Moses makes a call to whom the LORD belongs. The Levites choose for the LORD. He instructs them to judge evil on behalf of the LORD. Without regard to the person, the Levites must go through the camp with their sword and kill their brothers. Later, when Moses blesses the twelve tribes, he mentions this honorably (Deu 33:9).
Their work is not desirable, but it is necessary. The holiness of God requires that discipline be exercised in the church and that evil be judged in this way. This can only happen by people who have dedicated themselves to the Lord. The result is blessing.
30 - 34 Moses Wants to Make Atonement
30 On the next day Moses said to the people, “You yourselves have committed a great sin; and now I am going up to the LORD, perhaps I can make atonement for your sin.” 31 Then Moses returned to the LORD, and said, “Alas, this people has committed a great sin, and they have made a god of gold for themselves. 32 But now, if You will, forgive their sin—and if not, please blot me out from Your book which You have written!” 33 The LORD said to Moses, “Whoever has sinned against Me, I will blot him out of My book. 34 But go now, lead the people where I told you. Behold, My angel shall go before you; nevertheless in the day when I punish, I will punish them for their sin.”

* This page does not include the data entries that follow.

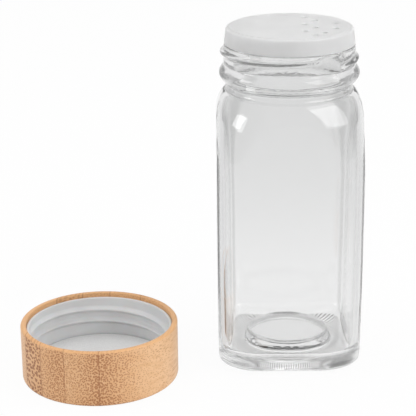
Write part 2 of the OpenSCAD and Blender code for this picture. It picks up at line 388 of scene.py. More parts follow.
@dataclass
class ClearGlass(Finish):
    """Clear soda glass, slightly wavy from the mould, with fine knurls round its foot."""

    base: float
    top: float
    name: str = "clear_glass"
    index: float = 1.5
    # The glass's own grey, lighter at the foot and darker towards the shoulder; the change with height is
    # painted shade
    lit_low_tint: Colour = (0.935, 0.936, 0.936, 1.0)
    shaded_high_tint: Colour = (0.84, 0.842, 0.842, 1.0)
    depth_tint: Colour = (0.56, 0.575, 0.575, 1.0)
    depth_density: float = 4.0
    # Painted shade where the upright walls turn away from the eye: how deep, and the facings where it rises
    # and falls
    edge_shade: float = 0.31
    shade_starts: Pair = (0.24, 0.42)
    shade_ends: Pair = (0.5, 0.8)
    wall_starts: Pair = (0.003, 0.009)
    wall_ends: Pair = (0.079, 0.084)
    wave_depth: float = 0.00006
    pore_depth: float = 0.000004
    neck_starts: Pair = (0.0865, 0.0905)
    ripple_depth: float = 0.000018
    haze: float = 0.03
    knurls: int = 110
    knurl_depth: float = 0.0002
    knurls_end: Pair = (0.0006, 0.0016)

    def dress(self) -> None:
        """Adds the glass's tint with its painted shade, and its depth, waves, knurls and haze."""
        self.set(IOR=self.index, Transmission_Weight=1.0)
        height = self.height()
        # Painted shade: the tint darkens from the base up to the top of the body
        shaded_tint = self.blend(self.span(height, self.base, self.top), self.lit_low_tint, self.shaded_high_tint)
        # Painted shade also darkens the walls in a band where they turn away from the eye
        self.feed("Base Color", self.blend(1.0, shaded_tint, self.wall_shade(), "MULTIPLY"))
        depth = self.node("VolumeAbsorption", {"Color": self.depth_tint, "Density": self.depth_density})
        self.tree.links.new(depth.outputs[0], self.tree.nodes["Material Output"].inputs["Volume"])
        normal = self.bump(self.noise(self.stretched((1, 1, 0.35)), 90, 1.0), self.wave_depth)
        normal = self.bump(self.noise(self.place(), 420), self.pore_depth, normal)
        ripples = self.noise(self.stretched((1, 1, 2.2)), 700)
        ripples = self.times(ripples, self.span(height, *self.neck_starts))
        normal = self.bump(ripples, self.ripple_depth, normal)
        self.feed("Normal", self.bump(self.knurling(), self.knurl_depth, normal))
        self.feed("Roughness", self.span(self.noise(self.place(), 260, 3.0), 0.45, 0.85, 0.0, self.haze))

    def wall_shade(self) -> Socket:
        """Painted shade: what the upright walls let through, less in a band where they turn away from the eye.

        Returns:
            The socket with the grey.
        """
        height = self.height()
        facing = self.node("LayerWeight", {"Blend": 0.5}).outputs["Facing"]
        rising = self.span(facing, *self.shade_starts, 0.0, self.edge_shade)
        falling = self.span(facing, *self.shade_ends, 1.0, 0.1)
        above = self.span(height, *self.wall_starts)
        wall = self.times(above, self.span(height, *self.wall_ends, 1.0, 0.15))
        left = self.minus(1.0, self.times(rising, falling, wall))
        return self.node("CombineColor", {0: left, 1: left, 2: left}).outputs[0]

    def knurling(self) -> Socket:
        """The short bars round the foot, as a relief.

        Returns:
            The socket with the relief.
        """
        x, y, height = self.split(self.place())
        bars = self.math("SINE", self.times(self.math("ARCTAN2", y, x), float(self.knurls)))
        return self.times(bars, self.span(height, *self.knurls_end, 1.0, 0.0))


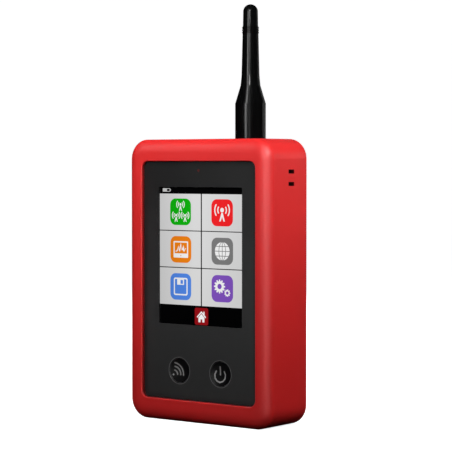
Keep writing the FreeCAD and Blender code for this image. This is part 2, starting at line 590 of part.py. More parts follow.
def jack_washer():
    ring = tube_z(THREAD_R + 0.1, 4.9, CASE_TOP, CASE_TOP + WASHER_T)
    notches = []
    for i in range(12):
        notch = box(ANTENNA_X + 4.2, ANTENNA_X + 6, ANTENNA_Y - 0.3, ANTENNA_Y + 0.3,
                    CASE_TOP - 1, CASE_TOP + 2)
        notch.rotate(Vector(ANTENNA_X, ANTENNA_Y, 0), Vector(0, 0, 1), 30 * i)
        notches.append(notch)
    return ring.cut(notches)


def jack_nut():
    z0 = CASE_TOP + WASHER_T
    return hex_z(4.6, z0, z0 + PANEL_NUT_T).cut(rod_z(THREAD_R + 0.03, z0 - 1, z0 + PANEL_NUT_T + 1))


# ---- Antenna ------------------------------------------------------------------------------
def antenna_seal_ring():
    """Soft ring on the antenna's foot, between its collar and the case."""
    ring = tube_z(6.1, 7.25, CASE_TOP + 0.1, COLLAR_Z0 - 0.05)
    rim = [e for e in ring.Edges if abs(e.BoundBox.ZLength) < 1e-3 and e.BoundBox.XLength > 14]
    return ring.makeFillet(0.25, rim)


def antenna_sleeve():
    """Moulded collar, flare and shaft, hollow for the connector and the radiator."""
    flare_r = 4.95
    body = revolve([
        (0, COLLAR_Z0), (COLLAR_R - 0.4, COLLAR_Z0), (COLLAR_R, COLLAR_Z0 + 0.4),
        (COLLAR_R, COLLAR_Z1), (flare_r, FLARE_Z),
        (SHAFT_R, SHAFT_Z, (SHAFT_R + 0.2, (FLARE_Z + SHAFT_Z) / 2 + 0.1)),
        (NECK_R, NECK_Z), (0, NECK_Z),
    ])
    return body.cut([rod_z(6.0, COLLAR_Z0 - 1, COUPLING_Z0), rod_z(4.75, COUPLING_Z0 - 1, COUPLING_Z1),
                     rod_z(2.3, COUPLING_Z1 - 1, 156.0), rod_z(ROD_R + 0.05, 155.0, 189.0),
                     rod_z(2.4, 189.0, NECK_Z + 1)])


def antenna_tip_cap():
    """Rounded cap with ribs round its foot, plugged into the sleeve."""
    outline = [(0, 189.1), (2.35, 189.1), (2.35, NECK_Z), (NECK_R, NECK_Z)]
    for i in range(RING_COUNT):
        z0 = NECK_Z + i * RING_PITCH
        rib = RING_PITCH * 0.75
        outline += [(NECK_R, z0 + 0.01),
                    (NECK_R, z0 + rib, (RING_R, z0 + rib / 2)),
                    (NECK_R, z0 + RING_PITCH)]
    foot = NECK_Z + RING_COUNT * RING_PITCH
    dome = TIP_Z - TIP_R1
    arc = math.radians(45)
    outline += [(TIP_R0, foot), (TIP_R1, dome),
                (0, TIP_Z, (TIP_R1 * math.cos(arc), dome + TIP_R1 * math.sin(arc)))]
    return revolve(outline).cut(rod_z(ROD_R + 0.05, 189.0 - 1, 203.2))


def antenna_coupling():
    """Brass coupling nut moulded into the collar. Its bore runs on the socket's thread."""
    nut = hex_z(4.7, COUPLING_Z0, COUPLING_Z1 - 0.05)
    return nut.cut([rod_z(THREAD_R + 0.05, COUPLING_Z0 - 1, JACK_TOP + 0.1),
                    rod_z(2.25, JACK_TOP, COUPLING_Z1 + 1)])


def antenna_insulator():
    return tube_z(0.5, 2.2, JACK_TOP + 0.1, 155.9)


def antenna_pin():
    """Centre pin, from inside the socket's contact up to the radiator."""
    return rod_z(0.45, JACK_TOP - 2.6, 155.9)


def antenna_radiator():
    return rod_z(ROD_R, 155.95, 203.0)


# ---- All nodes ----------------------------------------------------------------------------
NODES = {
    "protective_boot": protective_boot,
    "front_shell": front_shell,
    "rear_shell": rear_shell,
    "rating_label": rating_label,
    "battery_door": battery_door,
    "battery_pack": battery_pack,
    "battery_socket": battery_socket,
    "front_overlay": front_overlay,
    "touch_glass": touch_glass,
    "display_panel": display_panel,
    "display_frame": display_frame,
    "display_carrier": display_carrier,
    "display_flex": display_flex,
    "flex_connector": flex_connector,
    "light_pipe": light_pipe,
    "status_led": status_led,
    "main_board": main_board,
    "board_chips": board_chips,
    "radio_module": radio_module,
    "radio_shield": radio_shield,
    "coax_plug": coax_plug,
    "coax_pigtail": coax_pigtail,
    "sounder": sounder,
    "usb_socket": usb_socket,
    "case_screws": case_screws,
    "board_screws": board_screws,
    "antenna_jack": antenna_jack,
    "jack_insulator": jack_insulator,
    "jack_washer": jack_washer,
    "jack_nut": jack_nut,
    "antenna_seal_ring": antenna_seal_ring,
    "antenna_sleeve": antenna_sleeve,
    "antenna_tip_cap": antenna_tip_cap,
    "antenna_coupling": antenna_coupling,
    "antenna_insulator": antenna_insulator,
    "antenna_pin": antenna_pin,
    "antenna_radiator": antenna_radiator,
}


def main():
    os.makedirs("parts", exist_ok=True)
    made = {name: make() for name, make in NODES.items()}
    for name, x in LEADS.items():
        made[name] = battery_lead(x)
    for name, x in SWITCHES.items():
        made[f"{name}_button"] = button(x)
        made[f"{name}_switch"] = switch_body(x)
        made[f"{name}_switch_plunger"] = switch_plunger(x)
    for name, shape in made.items():
        if not shape.isValid() or not shape.Solids:
            raise SystemExit(f"{name} is not a valid solid")
        shape.exportStep(f"parts/{name}.step")
        print(f"{name:24s} solids {len(shape.Solids)}  volume {shape.Volume:9.1f} mm3")


main()
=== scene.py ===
"""Looks of the hand-held spectrum analyzer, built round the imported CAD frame.

Blender's metres, in the CAD's own frame: X to the right as the user sees the screen, Y away from
the user, Z up. Sizes named in millimetres are multiplied by MM where they meet Blender.
"""

import math

import bmesh
import bpy
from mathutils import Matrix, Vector
from mathutils.geometry import tessellate_polygon


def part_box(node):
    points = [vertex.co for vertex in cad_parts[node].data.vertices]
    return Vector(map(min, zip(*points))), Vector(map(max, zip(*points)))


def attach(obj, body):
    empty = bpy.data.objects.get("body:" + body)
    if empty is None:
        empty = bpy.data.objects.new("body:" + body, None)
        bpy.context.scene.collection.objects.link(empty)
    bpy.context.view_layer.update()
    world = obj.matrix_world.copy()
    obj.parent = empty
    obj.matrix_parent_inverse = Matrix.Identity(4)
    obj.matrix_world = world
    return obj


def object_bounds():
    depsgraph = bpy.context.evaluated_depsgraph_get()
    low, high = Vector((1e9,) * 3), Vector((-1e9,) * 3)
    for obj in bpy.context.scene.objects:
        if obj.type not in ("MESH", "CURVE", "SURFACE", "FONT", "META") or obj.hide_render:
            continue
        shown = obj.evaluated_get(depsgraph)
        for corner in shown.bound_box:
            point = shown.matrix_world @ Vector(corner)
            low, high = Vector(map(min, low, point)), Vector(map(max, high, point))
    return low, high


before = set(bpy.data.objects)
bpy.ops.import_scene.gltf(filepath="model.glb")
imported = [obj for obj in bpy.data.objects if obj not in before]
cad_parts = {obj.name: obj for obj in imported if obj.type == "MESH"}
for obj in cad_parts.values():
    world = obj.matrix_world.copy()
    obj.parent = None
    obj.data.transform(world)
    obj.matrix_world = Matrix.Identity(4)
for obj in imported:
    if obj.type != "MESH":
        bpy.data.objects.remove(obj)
cad_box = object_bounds()

MM = 0.001
BODY_CASE = "case"
MIX_A, MIX_B, MIX_RESULT = 6, 7, 2                # the colour sockets of a Mix node

# ---- Camera and studio --------------------------------------------------------------------
CAMERA_AT = (0.55304, -0.71815, 0.128566)
CAMERA_AZIMUTH, CAMERA_DOWN = 37.337, 1.909      # degrees
LENS, SENSOR = 143.32, 36.0                      # millimetres

# Softboxes: azimuth from the front towards the right and elevation in degrees, distance, width,
# height and the height that they point at in metres, spread of the grid in degrees, watts.
# The fill lights only colour what they fall on, the strips only make highlights.
FILLS = {
    "right": (45, 30, 0.45, 0.16, 0.16, 0.19, 50, 0.25),
    "right_wide": (60, 30, 0.60, 0.50, 0.50, 0.08, 180, 0.50),
    "back_wide": (120, 60, 0.60, 0.50, 0.50, 0.08, 180, 0.75),
    "left": (-45, 24, 0.45, 0.16, 0.16, 0.12, 60, 0.16),
    "side": (90, 20, 0.45, 0.16, 0.16, 0.12, 60, 0.09),
    "rear": (196, 25, 0.80, 0.50, 0.50, 0.08, 180, 3.2),
    "rear_left": (232, 20, 0.80, 0.40, 0.40, 0.08, 180, 1.6),
}
STRIPS = {
    "front": (2, 4, 0.50, 0.08, 0.14, 0.19, 60, 0.10),
    "corner": (26, 16, 0.50, 0.08, 0.14, 0.20, 60, 0.22),
    "front_low": (8, 0, 0.50, 0.06, 0.20, 0.06, 60, 0.035),
    "corner_low": (30, 0, 0.50, 0.06, 0.20, 0.06, 60, 0.02),
    "rim_right": (146, 5, 0.60, 0.06, 0.20, 0.20, 60, 0.015),
    "flare": (5, 34, 0.50, 0.10, 0.10, 0.17, 20, 0.01),
    "rim": (172, 5, 0.60, 0.10, 0.30, 0.17, 90, 0.03),
}
SWEEP_R, SWEEP_COVE, SWEEP_H = 3.0, 0.5, 2.4
GLOW_NEAR, GLOW_FAR = 0.88, 1.02                  # the floor's own light, under the object (dimmed there as painted shadow) and far from it

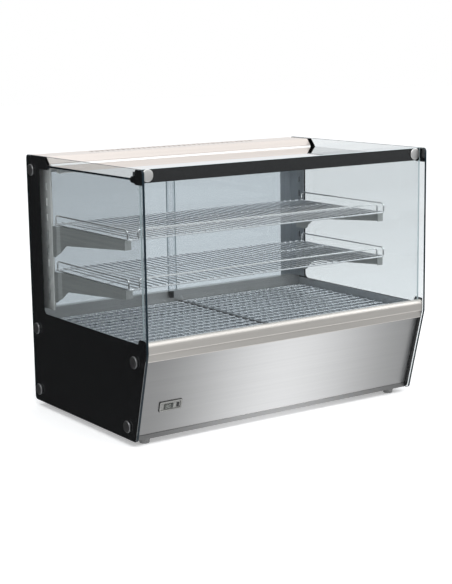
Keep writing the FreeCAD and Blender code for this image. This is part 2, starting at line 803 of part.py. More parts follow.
rocker_radius = 8.5
for name, x, z in switch_places:
    axis_y = panel_skin - 1.5
    frame_x = housing_half + 3
    frame_z = housing_rise + 3
    hollow_x = rocker_half + 0.3
    hollow_z = rocker_radius + 0.4
    frame = span((x - frame_x, panel_skin, z - frame_z), (x + frame_x, panel_skin + 2, z + frame_z))
    housing = span((x - housing_half, rear_panel_set - 18, z - housing_rise),
                   (x + housing_half, panel_skin + 1, z + housing_rise))
    cavity = rod(hollow_z, hollow_x * 2, (x - hollow_x, axis_y, z), "X")
    mouth = span((x - hollow_x, axis_y, z - hollow_z), (x + hollow_x, panel_skin + 6, z + hollow_z))
    node(f"switch_body_{name}", cut(fuse([frame, housing]), [cavity, mouth]))
    barrel = rod(rocker_radius, rocker_half * 2, (x - rocker_half, axis_y, z), "X")
    dish = rod(30, rocker_half * 2 + 2, (x - rocker_half - 1, axis_y + 34.5, z - 9), "X")
    node(f"rocker_{name}", cut(barrel, [dish]))

node("terminal_block", span((-300, 200, pan_floor + 0.2), (-240, 222, pan_floor + 20)))

element_z = number(tray_level) - 24
element_ends = 330
element_half = 360
rows = [-150, -50, 50, 150]
route = [(element_ends, rows[0], element_z)]
for side, first, second in ((-1, rows[0], rows[1]), (1, rows[1], rows[2]), (-1, rows[2], rows[3])):
    route += [(side * element_half, first, element_z), (side * element_half, second, element_z)]
route.append((element_ends, rows[3], element_z))
node("heating_element", shaped(bent_wire(route, 4, 45)))


# ---- sliding rear doors -------------------------------------------------------------------------
door_low = groove_floor + 4
door_high = track_web - 3
door_half = inner_half - 4
glide_length = 24
pull_low = sill_top + 5
pull_high = track_low - 5
pull_wall = 1.2
pull_play = 0.1
door_planes = (("left", -1, track_front + track_wall), ("right", 1, track_middle + track_wall))
for side_name, side, plane_y in door_planes:
    pane_front = plane_y + (groove - pane) / 2
    pane_rear = pane_front + pane
    low_x, high_x = across_x(side, -door_lap / 2, door_half)
    node(f"door_glass_{side_name}", span((low_x, pane_front, door_low), (high_x, pane_rear, door_high)))
    inner = door_half - pull_width
    edge = door_half + pull_play
    outer = edge + pull_wall
    near_face = pane_front - pull_play
    far_face = pane_rear + pull_play
    plan = [
        (inner, near_face - pull_wall), (outer, near_face - pull_wall),
        (outer, far_face + pull_wall), (inner, far_face + pull_wall),
        (inner, far_face), (edge, far_face), (edge, near_face), (inner, near_face),
    ]
    plan = [(side * x, y) for x, y in plan]
    node(f"door_pull_{side_name}", extrusion("XY_Plane", [plan], pull_high - pull_low, pull_low))
    glides = [
        span((low_x + offset, pane_front - 0.5, groove_floor + 0.3),
             (low_x + offset + glide_length, pane_rear + 0.5, door_low))
        for offset in (30, door_half + door_lap / 2 - 30 - glide_length)
    ]
    node(f"door_glides_{side_name}", group(glides))

# ---- check and export -----------------------------------------------------------------------------------
doc.recompute()
failed = [item.Label for item in doc.Objects if "Invalid" in item.State or "Error" in item.State]
if failed:
    raise RuntimeError(f"features failed: {failed}")
for feature in parts:
    shape = feature.Shape
    if shape.isNull() or not shape.isValid():
        raise RuntimeError(f"bad shape: {feature.Label}")
    shape.exportStep(f"parts/{feature.Label}.step")
print(len(parts), "nodes written")
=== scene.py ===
import math

import bmesh
import bpy
from mathutils import Matrix, Vector


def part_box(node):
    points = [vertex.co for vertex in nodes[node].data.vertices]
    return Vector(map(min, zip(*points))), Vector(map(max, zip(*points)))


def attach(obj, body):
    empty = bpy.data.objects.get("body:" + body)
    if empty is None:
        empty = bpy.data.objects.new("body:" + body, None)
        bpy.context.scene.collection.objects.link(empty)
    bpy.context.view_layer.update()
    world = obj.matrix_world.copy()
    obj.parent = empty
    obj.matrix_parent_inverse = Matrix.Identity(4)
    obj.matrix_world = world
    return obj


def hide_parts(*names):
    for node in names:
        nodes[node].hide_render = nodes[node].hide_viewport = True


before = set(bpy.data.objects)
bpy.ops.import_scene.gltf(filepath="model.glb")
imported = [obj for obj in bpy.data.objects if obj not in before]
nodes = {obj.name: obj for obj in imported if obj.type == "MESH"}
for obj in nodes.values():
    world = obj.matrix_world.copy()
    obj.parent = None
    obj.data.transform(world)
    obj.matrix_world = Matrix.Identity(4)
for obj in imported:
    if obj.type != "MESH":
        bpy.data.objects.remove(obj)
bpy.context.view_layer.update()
SIDES = (("left", -1), ("right", 1))

# The case stands in metres with X across its front, +Y to its rear doors and +Z up.
glass_low, glass_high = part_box("side_glass_right")
half_width = glass_high.x
inner_half = glass_low.x
rear_edge = glass_high.y
front_edge = glass_low.y
floor_gap = glass_low.z
top_edge = glass_high.z
arris = 0.0004
fine_edge = 0.0002
tiny_edge = 0.0001
ARC_STEPS = 8
CIRCLE_STEPS = 32
SHARP_ANGLE = math.radians(32)


# ---- node trees ----------------------------------------------------------------------------------
NOISE_LOW = 0.3
NOISE_HIGH = 0.7


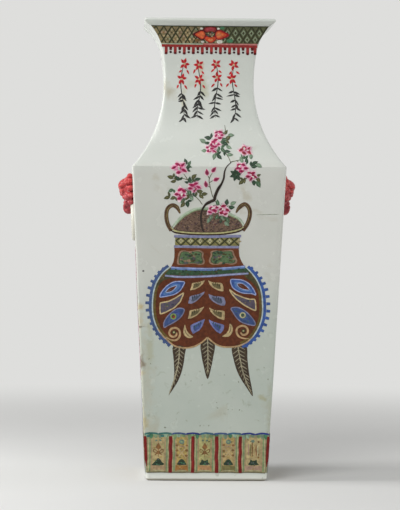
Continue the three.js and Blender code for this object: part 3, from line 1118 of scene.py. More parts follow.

After the execution of the judgment, Moses once again proves his great love for the people. With the words “perhaps I can make atonement for your sin” he climbs up again to the LORD. His attachment to this people who have corrupted themselves in this way is impressive. He even talks about wanting to die instead of the people.
Moses, however, cannot die instead of the people; he cannot make atonement for them. Only the Lord Jesus, the perfect sinless Man, can do this.
35 The Punishment for the People
35 Then the LORD smote the people, because of what they did with the calf which Aaron had made.
This is the summary of the judgment that has come upon the people. The reason for this is that the people made the calf and Aaron helped them to do so. The fact that not all the people have perished, while all the people have sinned, is proof of the grace and mercy of God.